The real storytelling happens in the margins. Look at the background figures: the woman in gray with the blue lanyard, her eyes darting between Lin Mo and the reporters, her mouth slightly open—not in shock, but in realization. She’s connecting dots we haven’t been shown yet. The man in the pinstripe suit beside her? He’s recording on his phone, not for evidence, but for leverage. Everyone here is playing a role, but only Lin Mo seems aware she’s the only one *not* acting. Her stillness isn’t passivity; it’s sovereignty. When she finally speaks into the phone—her voice low, measured, utterly devoid of tremor—she doesn’t address the crowd. She addresses *him*. Li Wei. And in that moment, the microphones become irrelevant. The real interview is happening off-camera, in the silent language of shared history and broken trust.

What elevates this beyond typical drama tropes is the refusal to resolve. No grand confession. No dramatic collapse. Just Lin Mo lowering the phone, her expression unreadable, and walking away—not defeated, but reoriented. The reporters lower their mics, confused, as if they’ve been handed a puzzle with no solution. Zhang Feng turns to Wang Jian—the man in tan with the magenta tie—and says something we can’t hear, but his shoulders slump slightly. Even he knows the game has changed. Li Wei doesn’t follow. He stays rooted, watching her go, his hand drifting to his chest where a pocket square might hide a note, a photo, a piece of evidence. Chen Xiaoyu touches his elbow, gently, insistently. She’s pulling him back into the performance. But his eyes remain on the door Lin Mo exited through.

This is where From Deceit to Devotion earns its title. Deceit isn’t just lying—it’s the architecture of everyday life in this world. People wear suits like armor, smiles like masks, relationships like contracts. Devotion, then, isn’t loyalty to a person—it’s loyalty to truth, even when truth burns. Lin Mo’s devotion isn’t to Li Wei, nor to justice, nor to the public. It’s to herself. To the integrity of her silence. And in a world drowning in noise, that’s the most radical act of all.

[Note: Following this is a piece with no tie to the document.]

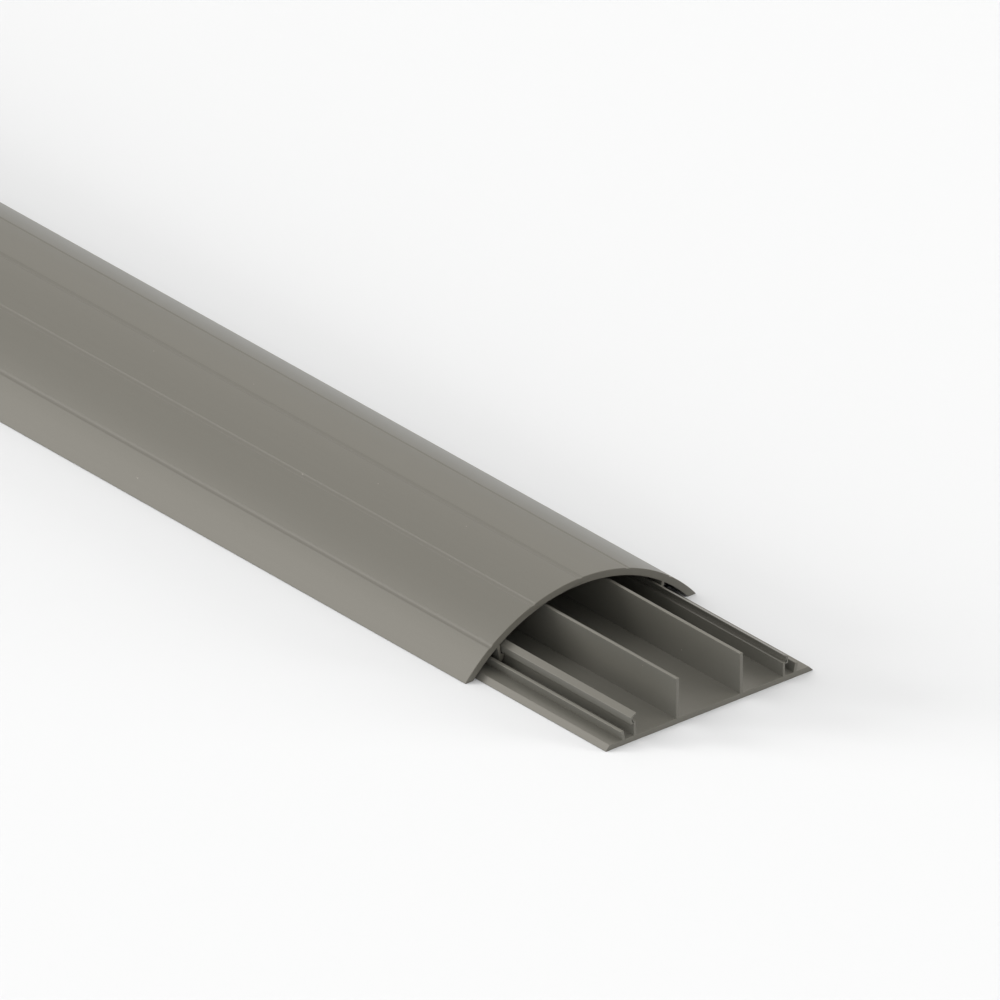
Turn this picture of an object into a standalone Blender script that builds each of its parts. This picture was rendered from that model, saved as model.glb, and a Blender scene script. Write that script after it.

The final frames linger on her reflection in a glass panel—split, distorted, multiplied. One version looks resolute. Another looks weary. A third looks almost sad. Which one is real? The show doesn’t tell us. It invites us to decide. Because in the end, From Deceit to Devotion isn’t about who lied first. It’s about who dares to stop lying last. And as the camera pulls back, revealing the full scope of the hallway—marble, lights, scattered guests frozen mid-gesture—we realize the most haunting detail: no one moves. They’re all waiting for the next line. But Lin Mo has already left the script behind. She’s writing her own ending. And that, dear viewer, is why we keep watching. Not for closure, but for the courage to walk away before the curtain falls.